The Long Term Value Creation Bonus Plan does not have any current or future value other than on the date of a [triggering event] and shall not be calculated as part of the Employee’s compensation for any purpose including in connection with the Employee’s resignation or in any severance calculation.

Mr. Matthews then appealed to the SCC on the sole issue of entitlement to damages for lost LTIP over his fifteen-month notice period, arguing that the LTIP language was not sufficiently clear and unambiguous to preclude him from obtaining damages for lost LTIP entitlements over the notice period. The SCC agreed with Mr. Matthews and held that the decision of the Nova Scotia Court of Appeal must be overturned.

In its decision, the SCC affirmed the two-step test set out by the Ontario Court of Appeal in Paquette v TeraGo Networks Inc., 2016 ONCA 619 for assessing entitlement to damages for lost incentives arising from an alleged wrongful dismissal:

  1. Would the employee have been entitled to the bonus or incentive as part of their compensation during the reasonable notice period?
  2. If so, do the applicable plan terms unambiguously remove or displace that common law right?

Applying the test to these facts, the SCC found that, but for Mr. Matthews’ wrongful dismissal, he would have been an eligible plan participant at the time that the LTIP payout was triggered. The SCC emphasized that the purpose of damages in lieu of reasonable notice is to put the employee in the position they would have been had they continued to work through the end of the notice period. It did not matter, as Ocean Nutrition argued, whether the bonus was “integral” to Mr. Matthews’ compensation. Thus, step one of the test was satisfied.

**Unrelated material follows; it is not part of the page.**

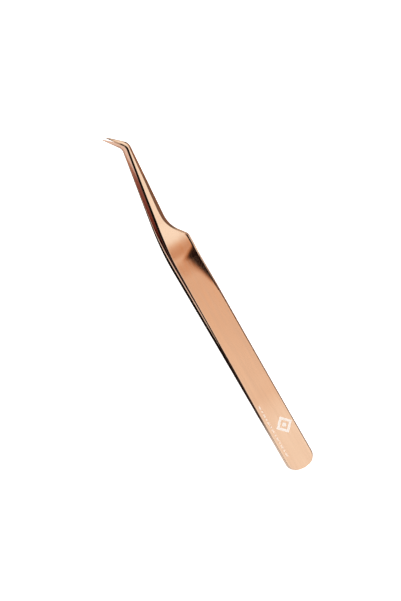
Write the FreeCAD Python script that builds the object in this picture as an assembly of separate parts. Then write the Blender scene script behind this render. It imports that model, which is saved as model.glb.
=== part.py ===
import FreeCAD, Part
import math
import os

# Angled-tip tweezers: two mirrored spring arms, spot-welded together at the tail.
#
# The tweezers' own axes, used while modelling, in mm:
#   x  from the butt end (0) to the tips
#   y  across the broad face; the tips bend towards +y, the cut-back shoulder is on -y
#   z  through the thickness; the arms are mirror images in z = 0
# At the end everything is laid on its rear arm, centred on x and y, with its lowest line at z = 0.

Vector = FreeCAD.Vector

# Driving dimensions
LENGTH = 125.0
HANDLE_WIDTH = 9.5
STRIP_THICKNESS = 1.25
BUTT_RADIUS = 3.7
BUTT_BULGE = 0.6
BUTT_END_RADIUS = 12.0

# Broad face: distances from the straight edge, which is the tips' side of the handle
SHOULDER_X = 84.9
SHOULDER_RADIUS = 2.2
NECK_X = 90.4
NECK_DEPTH = 5.2
NECK_RADIUS = 9.0
KNEE_X = 84.9
KNEE_RADIUS = 101.0
BEND_X = 119.2
BEND_INNER_DEPTH = 5.68
BEND_INNER_RADIUS = 2.5
BEND_OUTER_X = 120.1
BEND_OUTER_DEPTH = 7.25
BEND_OUTER_RADIUS = 3.0
TIP_DEPTH = 1.55
TIP_WIDTH = 0.45
TIP_RADIUS = 0.1

# Side view of one arm: its inner face, then its thickness
WELD_END = 20.0
SPREAD_RADIUS = 500.0
BOW_X = 50.0
BOW_HEIGHT = 0.82
BOW_RADIUS = 1800.0
SET_X = 80.0
SET_HEIGHT = 2.25
SET_RADIUS = 200.0
BEND_HALF_GAP = 2.6
TIP_HALF_GAP = 2.75
SHANK_X = 95.0
SHANK_THICKNESS = 1.4
SHANK_RADIUS = 150.0
BEND_THICKNESS = 0.85
TIP_THICKNESS = 0.36

# Flexure: each arm bends about a line 15% of its free length from the weld
FLEX_X = WELD_END + 0.15 * (LENGTH - WELD_END)
FLEX_GAP = 0.1

# Spot welds
WELD_PLACES = (7.0, 14.0)
NUGGET_RADIUS = 1.2
NUGGET_HALF_THICKNESS = 0.5
NUGGET_CLEARANCE = 0.02

# Larger than the object in every direction, for cutting blanks
BLANK = 200.0


def rounded_face(corners):
    """A flat face from (point, radius) corners: straight runs joined by tangent arcs."""
    arcs = []
    for place, (corner, radius) in enumerate(corners):
        back = (corners[place - 1][0] - corner).normalize()
        ahead = (corners[(place + 1) % len(corners)][0] - corner).normalize()
        if radius == 0:
            arcs.append((corner, None, corner))
            continue
        half_angle = back.getAngle(ahead) / 2
        reach = radius / math.tan(half_angle)
        middle = (back + ahead).normalize() * (radius / math.sin(half_angle) - radius)
        arcs.append((corner + back * reach, corner + middle, corner + ahead * reach))
    edges = []
    for place, (start, middle, end) in enumerate(arcs):
        if middle:
            edges.append(Part.Arc(start, middle, end).toShape())
        edges.append(Part.LineSegment(end, arcs[(place + 1) % len(arcs)][0]).toShape())
    return Part.Face(Part.Wire(edges))


def broad_outline():
    """The arm seen square to its broad face."""
    def at(x, depth, radius):
        return Vector(x, HANDLE_WIDTH / 2 - depth, 0), radius

    # The two edges of the tip converge on a narrow end, square to the tip's own direction
    tip_angle = math.atan2(BEND_OUTER_DEPTH - TIP_DEPTH, LENGTH - BEND_OUTER_X)
    across_x = TIP_WIDTH / 2 * math.sin(tip_angle)
    across_depth = TIP_WIDTH / 2 * math.cos(tip_angle)
    return rounded_face([
        at(BUTT_BULGE, 0, BUTT_RADIUS),
        at(0, HANDLE_WIDTH / 2, BUTT_END_RADIUS),
        at(BUTT_BULGE, HANDLE_WIDTH, BUTT_RADIUS),
        at(SHOULDER_X, HANDLE_WIDTH, SHOULDER_RADIUS),
        at(NECK_X, NECK_DEPTH, NECK_RADIUS),
        at(BEND_OUTER_X, BEND_OUTER_DEPTH, BEND_OUTER_RADIUS),
        at(LENGTH, TIP_DEPTH + across_depth, TIP_RADIUS),
        at(LENGTH - 2 * across_x, TIP_DEPTH - across_depth, TIP_RADIUS),
        at(BEND_X, BEND_INNER_DEPTH, BEND_INNER_RADIUS),
        at(KNEE_X, 0, KNEE_RADIUS),
    ])


def side_outline():
    """The front arm seen along its width: flat tail, bowed handle, parallel tapering shank."""
    def at(x, z, radius=0):
        return Vector(x, 0, z), radius

    return rounded_face([
        at(0, 0),
        at(WELD_END, 0, SPREAD_RADIUS),
        at(BOW_X, BOW_HEIGHT, BOW_RADIUS),
        at(SET_X, SET_HEIGHT, SET_RADIUS),
        at(BEND_X, BEND_HALF_GAP),
        at(LENGTH, TIP_HALF_GAP),
        at(LENGTH, TIP_HALF_GAP + TIP_THICKNESS),
        at(BEND_X, BEND_HALF_GAP + BEND_THICKNESS, SHANK_RADIUS / 4),
        at(SHANK_X, SET_HEIGHT + SHANK_THICKNESS, SHANK_RADIUS),
        at(SET_X, SET_HEIGHT + STRIP_THICKNESS, SET_RADIUS),
        at(BOW_X, BOW_HEIGHT + STRIP_THICKNESS, BOW_RADIUS),
        at(WELD_END, STRIP_THICKNESS, SPREAD_RADIUS),
        at(0, STRIP_THICKNESS),
    ])


def front_arm():
    """The whole front arm: the broad outline and the side outline, crossed."""
    broad = broad_outline().extrude(Vector(0, 0, HANDLE_WIDTH))
    side = side_outline()
    side.translate(Vector(0, -HANDLE_WIDTH, 0))
    return broad.common(side.extrude(Vector(0, 2 * HANDLE_WIDTH, 0)))


def nuggets(radius, half_thickness):
    """The row of spot-weld nuggets across the joint face, as separate discs."""
    axis = Vector(0, 0, 1)
    return [
        Part.makeCylinder(radius, 2 * half_thickness, Vector(x, 0, -half_thickness), axis)
        for x in WELD_PLACES
    ]


def split_at_flexure(arm):
    """The arm's tail, and its blade from the flexure line to the tip."""
    half = Vector(0, -BLANK / 2, -BLANK / 2)
    before = Part.makeBox(BLANK, BLANK, BLANK, half - Vector(BLANK - FLEX_X + FLEX_GAP / 2, 0, 0))
    after = Part.makeBox(BLANK, BLANK, BLANK, half + Vector(FLEX_X + FLEX_GAP / 2, 0, 0))
    return arm.common(before), arm.common(after)


def tweezers():
    """Every node's shape, in the tweezers' own axes."""
    pockets = nuggets(NUGGET_RADIUS + NUGGET_CLEARANCE, NUGGET_HALF_THICKNESS + NUGGET_CLEARANCE)
    front = front_arm()
    rear = front.mirror(Vector(0, 0, 0), Vector(0, 0, 1))
    front_tail, front_blade = split_at_flexure(front.cut(pockets))
    rear_tail, rear_blade = split_at_flexure(rear.cut(pockets))
    return {
        "front_arm_tail": front_tail,
        "front_arm_blade": front_blade,
        "rear_arm_tail": rear_tail,
        "rear_arm_blade": rear_blade,
        "weld_nuggets": Part.makeCompound(nuggets(NUGGET_RADIUS, NUGGET_HALF_THICKNESS)),
    }


def laid_down(shapes):
    """The same shapes resting on the rear arm's butt edge and shoulder, origin under the middle."""
    tilt_deg = math.degrees(math.atan2(SET_HEIGHT, SET_X))
    for shape in shapes.values():
        shape.rotate(Vector(0, 0, 0), Vector(0, 1, 0), -tilt_deg)
    box = Part.makeCompound(list(shapes.values())).optimalBoundingBox(False)
    to_origin = Vector(-box.Center.x, -box.Center.y, -box.ZMin)
    for shape in shapes.values():
        shape.translate(to_origin)
    return tilt_deg, to_origin


def main():
    os.makedirs("parts", exist_ok=True)
    shapes = tweezers()
    tilt_deg, to_origin = laid_down(shapes)
    for node, shape in shapes.items():
        shape.exportStep(f"parts/{node}.step")
        print(f"{node}: {len(shape.Solids)} solids, {shape.Volume:.2f} mm3, valid {shape.isValid()}")
    box = Part.makeCompound(list(shapes.values())).optimalBoundingBox(False)
    print(f"size {box.XLength:.3f} x {box.YLength:.3f} x {box.ZLength:.3f} mm")
    print(f"tilt {tilt_deg:.4f} deg, moved by {to_origin}")


main()
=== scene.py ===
import bisect
import math

import bmesh
import bpy
from mathutils import Matrix, Vector

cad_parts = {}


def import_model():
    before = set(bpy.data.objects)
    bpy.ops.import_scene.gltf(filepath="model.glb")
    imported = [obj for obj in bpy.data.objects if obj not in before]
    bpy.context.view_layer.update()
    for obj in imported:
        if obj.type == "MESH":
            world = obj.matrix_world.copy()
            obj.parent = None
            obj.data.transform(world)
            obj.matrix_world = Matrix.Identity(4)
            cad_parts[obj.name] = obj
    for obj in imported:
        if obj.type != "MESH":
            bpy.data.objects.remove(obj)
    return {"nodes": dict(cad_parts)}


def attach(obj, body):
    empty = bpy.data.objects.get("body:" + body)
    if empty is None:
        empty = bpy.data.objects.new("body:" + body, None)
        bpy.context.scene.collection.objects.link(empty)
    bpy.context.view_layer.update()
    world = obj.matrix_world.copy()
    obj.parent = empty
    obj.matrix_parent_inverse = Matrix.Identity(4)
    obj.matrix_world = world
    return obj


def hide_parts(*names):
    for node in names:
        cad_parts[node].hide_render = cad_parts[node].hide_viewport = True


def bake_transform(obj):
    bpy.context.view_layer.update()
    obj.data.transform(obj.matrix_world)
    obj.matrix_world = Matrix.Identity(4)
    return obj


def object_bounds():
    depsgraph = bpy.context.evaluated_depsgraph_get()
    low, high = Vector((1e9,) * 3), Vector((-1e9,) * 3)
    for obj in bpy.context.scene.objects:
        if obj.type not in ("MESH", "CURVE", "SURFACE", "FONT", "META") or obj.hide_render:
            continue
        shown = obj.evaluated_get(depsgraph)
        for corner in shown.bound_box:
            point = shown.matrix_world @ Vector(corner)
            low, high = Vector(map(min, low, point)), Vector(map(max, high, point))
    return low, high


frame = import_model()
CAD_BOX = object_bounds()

MM = 0.001
TINY = 1e-9
MERGE_DISTANCE = 1e-7

# ---------------------------------------------------------------- the arm's driving dimensions, mm
# x runs from the butt end to the tips; depth runs across the broad face from the straight edge;
# z runs out from the plane between the arms.
LENGTH = 125.0
HANDLE_WIDTH = 9.5
STRIP_THICKNESS = 1.25
BUTT_RADIUS = 3.7
BUTT_BULGE = 0.6
SHOULDER = (84.9, HANDLE_WIDTH, 2.2)
NECK = (90.4, 5.2, 9.0)
KNEE = (84.9, 0.0, 101.0)
BEND_X = 119.2
BEND_OUTER = (120.1, 7.25, 3.0)
BEND_INNER = (BEND_X, 5.68, 2.5)
TIP_DEPTH = 1.55
TIP_WIDTH = 0.45
WELD_END = 20.0
SPREAD_RADIUS = 500.0
BOW = (50.0, 0.82, 1800.0)
SET_X = 80.0
SET_HEIGHT = 2.25
SET_RADIUS = 200.0
BEND_HALF_GAP = 2.6
BEND_INNER_FACE_RADIUS = 20.0
BEND_OUTER_FACE_RADIUS = 37.0
TIP_HALF_GAP = 2.75
SHANK_X = 95.0
SHANK_THICKNESS = 1.4
SHANK_RADIUS = 150.0
BEND_THICKNESS = 0.85
TIP_THICKNESS = 0.36
FLEX_SHARE = 0.15
FLEX_X = WELD_END + FLEX_SHARE * (LENGTH - WELD_END)
FLEX_REACH = 12.0

# ---------------------------------------------------------------- from the frame
TILT = math.atan2(SET_HEIGHT, SET_X)
ACROSS = Vector((0, 1, 0))
LOWEST = Vector(CAD_BOX[0])
LAY_DOWN = Matrix.Rotation(-TILT, 4, ACROSS)
BUTT_CORNER = LAY_DOWN @ Vector((0, 0, STRIP_THICKNESS))
SHIFT = Vector((LOWEST.x / MM - BUTT_CORNER.x, 0, LOWEST.z / MM + STRIP_THICKNESS * math.cos(TILT)))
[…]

Turning to step two, the SCC held that the LTIP terms were not sufficient to displace Mr. Matthews’ common law right to damages. Although Section 2.03 of the LTIP stated that full-time status was required for the employee to be eligible, the SCC held that since Mr. Matthews would have been a full-time employee had he not been constructively terminated, this alone could not remove his right to claim damages. Ocean Nutrition argued that since Section 2.03 specifically stated that the LTIP would be of no force or effect if the employee was terminated without cause, it captured the circumstances of Mr. Matthews’ termination and thus prevented him from claiming damages. The SCC disagreed, holding that, in fact, Mr. Matthews’ termination was an “unlawful termination” because he had been terminated without notice, which was distinct from termination without cause. As such, the LTIP did not address the specific circumstances applicable to Mr. Matthews.

The SCC applied similar reasoning to Section 2.05 of the LTIP, which stated that LTIP payments would not be considered to be part of the participating employee’s compensation for the purpose of calculating any severance entitlements and held that damages for the failure to provide reasonable notice are separate and distinct from severance. Most employers would likely view this language as very clear and sufficient to address post-termination claims for compensation. However, the SCC drew a distinction here between “severance” and “damages.” It noted that severance is intended to provide employees with compensation in recognition of their service with the employer but damages for the failure to provide reasonable notice protect employees by providing them with the opportunity to seek new employment. Since Section 2.05 spoke only to “severance” and was silent on whether or not payments could be included in “damages,” it also did not preclude Mr. Matthews from making a claim for lost LTIP over his reasonable notice period.

The Court reinstated the decision of the trial judge, subject to mitigation.

This decision serves as a reminder to employers of the need to carefully draft their incentive plans to exclude an employee’s entitlement on termination. It also emphasizes the importance of a well drafted employment agreement containing a termination clause. Had Mr. Matthews been bound by an employment agreement that addressed his severance and incentive entitlements on termination, the Court would not have been tasked with assessing his entitlements over a reasonable notice period.

This publication is a general summary of the law. It does not replace legal advice tailored to your specific circumstances.